Juicy Shrimp Spaghetti Squash

A delicious and healthy alternative to traditional pasta, combining juicy shrimp with tender spaghetti squash for a flavorful family meal.
Prep Time 15 minutes
Cook Time 40 minutes
Total Time 55 minutes
Servings: 4 servings
Course: Dinner, Main Course
Cuisine: American, Healthy
Calories: 350

Ingredients
  

For the Shrimp
  • 1 pound large shrimp, peeled and deveined
  • 2 tablespoons olive oil
  • 3 cloves garlic, minced
  • 1 teaspoon red pepper flakes adjust to taste
  • to taste Salt and pepper
  • 1 whole Juice of 1 lemon
  • to taste Fresh parsley, chopped (for garnish)
For the Spaghetti Squash
  • 1 medium spaghetti squash
  • 1 tablespoon olive oil
  • to taste Salt and pepper
Optional Add-ins
  • to taste Cherry tomatoes, halved (for added freshness)
  • to taste Spinach or kale (for a boost of greens)

Method
 

Preparation
  1. Preheat your oven to 400°F (200°C).
  2. Cut the spaghetti squash in half lengthwise and scoop out the seeds.
  3. Brush the inside with olive oil and season with salt and pepper.
Roasting the Squash
  1. Place the squash halves cut side down on a baking sheet lined with parchment paper.
  2. Roast for 30-35 minutes, or until fork-tender.
Cooking the Shrimp
  1. In a large skillet over medium heat, add olive oil and sauté the minced garlic until fragrant.
  2. Add the shrimp and cook for about 3 minutes on each side, or until they turn pink.
  3. Stir in the red pepper flakes, lemon juice, salt, and pepper.
  4. If using, add cherry tomatoes or spinach; cook until heated through.
Combining and Serving
  1. Once the spaghetti squash is cooked, use a fork to scrape out the strands into a bowl.
  2. Combine the spaghetti squash with the shrimp mixture in the skillet.
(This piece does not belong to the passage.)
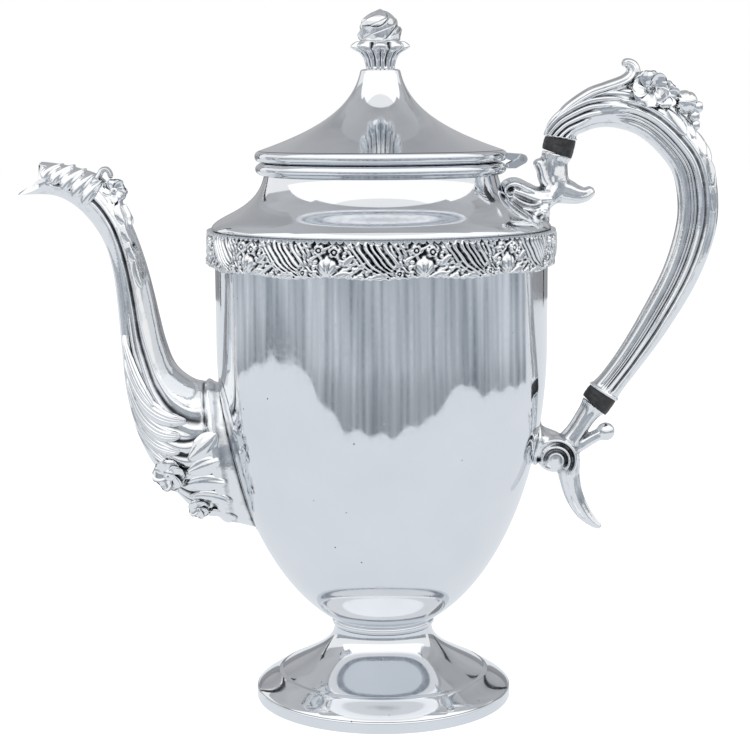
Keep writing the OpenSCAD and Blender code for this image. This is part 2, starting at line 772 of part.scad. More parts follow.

Toss gently until everything is well mixed.
  3. Top with fresh parsley before serving.

Notes

Don’t overcook the shrimp; keep an eye on them to avoid a rubbery texture. Feel free to add extra spices like paprika or Italian herbs for more depth of flavor. Leftovers can be stored in an airtight container in the fridge for up to 3 days. Reheat gently on the stovetop. Substitute shrimp with sautéed mushrooms or cooked lentils for a plant-based option.